In our strike, we have had a good amount of self-initiative – no doubt because it was demanded by the desperation of the situation. Organising the picket line schedule; the strike committee meetings after the picket line every week; volunteering to give teach-outs; organising marches and rallies; the mass assembly on 25 February. This is a good start, but we can do even better.

Meetings like the strike committee should be transformed into our main form of decision-taking, and opened to all workers, not just UCU members. Open mass assemblies and strike committees are the form that corresponds to modern class struggle, from Iranian sugar plants to North Sea oil platforms.(3) Eventually, they need to be connected (and thus connect us) across workplaces and geographical areas. Only then, when we have a cross-sector class movement, will we be able to challenge the root cause of our predicament.

6. The class struggle is never over (until we end it!)
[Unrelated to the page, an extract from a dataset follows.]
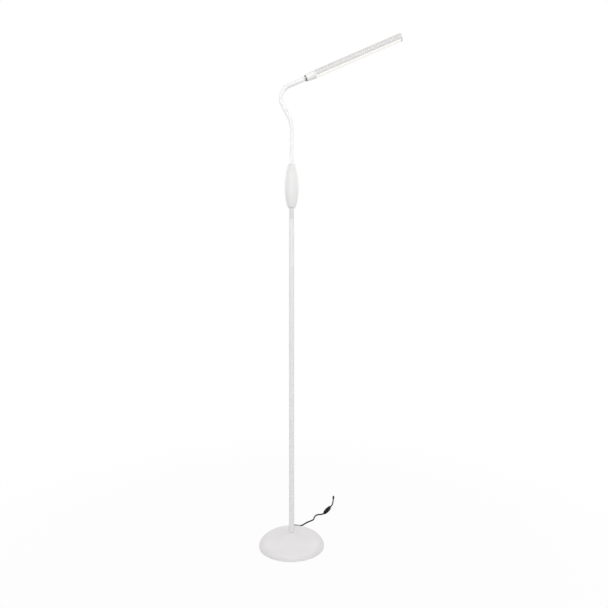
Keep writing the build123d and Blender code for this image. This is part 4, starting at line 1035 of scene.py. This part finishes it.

The current strike in Sheffield has only just begun. Sheffield Hallam has had possibly the most success of any university in uniting students and academic staff behind the strike, and now shows signs of bringing catering staff into class unity as well. We can only offer them our unbending support as they take up the torch. Across the sea, nurses in New York hospitals and garment factory workers in Delhi, amongst so many more, are still on strike.

A national conference of staff and students involved in university strikes has been proposed (likely in Sheffield over this summer). This is our opportunity to make sure our experience wasn’t wasted, but instead helps inform our struggle going forward, through discussion and fraternisation. For those of us leaving higher education, we can bring the lessons we’ve learned into the sectors we move onto.

Whatever way you decide to do it, we have a duty to clarify ourselves politically and share that with our fellow workers.

Notes:

(1) For background about the strike, see: Two Speeches From the University of Leicester Picket Line

(2) 1926 General Strike: Ten Days that Failed to Shake the World

(3) See Workers' Strikes in Iran: A New Wave of Struggle and North Sea Oil and Gas Fields: The Struggle Continues!